If you've noticed anything from dull to sharp pain in your lower legs, which may be accompanied by some swelling, you're likely suffering from shin splints. This condition is common among those who exercise frequently, including runners. You can get relief for this type of injury by scheduling an appointment at a physical therapy clinic. The therapist can not only work to relieve your pain, but also ensure that nothing more serious is causing your discomfort. In the days that you're waiting for your appointment, here are some self-care steps that you can use to reduce your pain:
Take A Break
Shin splits are considered an overuse injury, which means that they've likely developed because you've been pushing yourself physically. This could occur if you're training for a running event such as a marathon, for example. If you continue to push yourself, it's highly likely that you'll be unable to enjoy the event because of your pain — and you may even need to withdraw from it. Perhaps the simplest solution to addressing pain from shin splints is to give yourself some rest. Often, a period of time away from your chosen athletic activity can be enough to help the pain subside.
Change Up Your Workout
Even once you're aware that shin splints develop due to overuse, you may have trouble taking too much time off from your workouts. Given that shin splints are common among runners, hikers, and walkers, you should look for another form of exercise if you're absolutely set on keeping active. For example, perhaps you have a time-sensitive weight loss goal and you're concerned that taking a few days off might impede your progress.

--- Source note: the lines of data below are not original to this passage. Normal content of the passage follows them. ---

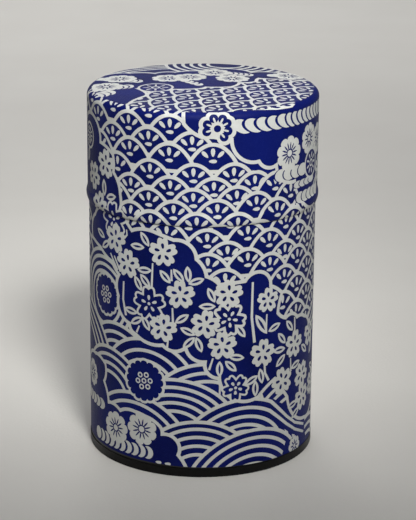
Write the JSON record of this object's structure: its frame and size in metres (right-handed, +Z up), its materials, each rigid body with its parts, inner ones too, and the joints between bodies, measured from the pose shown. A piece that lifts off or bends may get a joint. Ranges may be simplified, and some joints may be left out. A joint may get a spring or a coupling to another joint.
{
  "type": "round tea and spice tin",
  "caption": "Round paper-covered tinplate caddy with a tall lift-off outer lid, a bright neck and a knobbed drop-in inner lid on a black enamelled base.",
  "frame": {"origin": "centre of the resting face, on the tin's axis", "axes": "+Z up along the tin's axis, towards the lid; +Y towards the side seams at the back"},
  "size_m": [0.0808, 0.0808, 0.1297],
  "materials": {
    "printed_paper": "matte printed paper, indigo blue on off-white",
    "tinplate": "bright tinplate",
    "black_enamel": "satin black enamel"
  },
  "bodies": {
    "can": {"bottom_end": "black_enamel", "body_shell": "tinplate", "body_paper": "printed_paper", "inner_can": "tinplate"},
    "inner_lid": {"inner_lid_pan": "tinplate", "inner_lid_knob": "black_enamel", "knob_rivet": "tinplate", "knob_washer": "tinplate"},
    "outer_lid": {"lid_shell": "tinplate", "lid_top": "tinplate", "lid_side_paper": "printed_paper", "lid_top_paper": "printed_paper"}
  },
  "joints": [
    {"name": "inner_lid_lift", "type": "slide", "parent": "can", "child": "inner_lid", "axis": [0, 0, 1], "range_m": [0, 0.03]},
    {"name": "outer_lid_lift", "type": "slide", "parent": "inner_lid", "child": "outer_lid", "axis": [0, 0, 1], "range_m": [0, 0.045]}
  ]
}
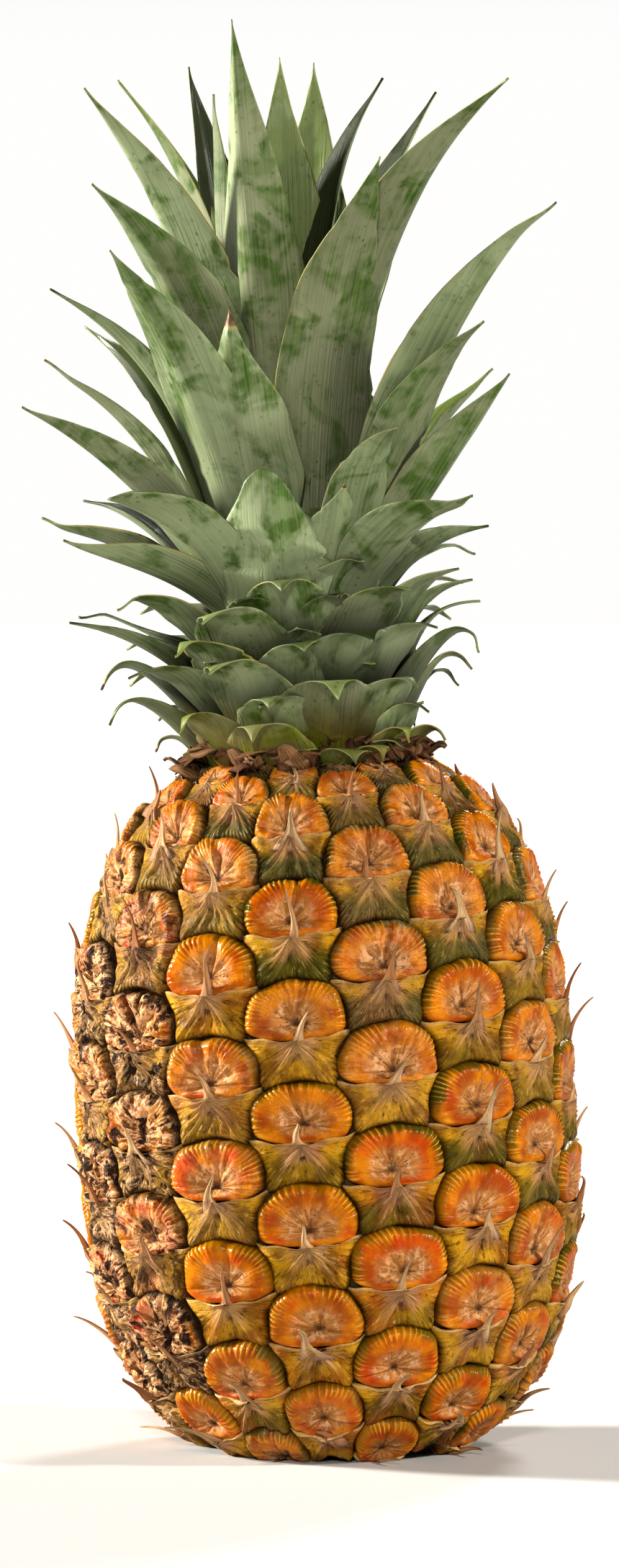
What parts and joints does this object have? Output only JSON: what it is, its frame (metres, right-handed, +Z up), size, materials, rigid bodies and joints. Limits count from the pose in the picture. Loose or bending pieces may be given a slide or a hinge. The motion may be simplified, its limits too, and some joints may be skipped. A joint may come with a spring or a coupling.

In such a scenario, turn to another form of cardiovascular exercise that doesn't put the same stress on this part of your body. Suggestions include cycling and swimming.
Use Arch Supports
People with high arches whose feet are unsupported during physical exercise may develop shin splints quickly through prolonged physical fitness. Even if you're taking a break from exercising, you'll still likely be walking at various points throughout the day. You can often ease the symptoms of your shin splints by inserting arch supports into your shoes — and remembering to switch them from one pair of shoes to another whenever you change your footwear. If you make these changes, you'll experience less discomfort as you prepare to see your physical therapist to help you.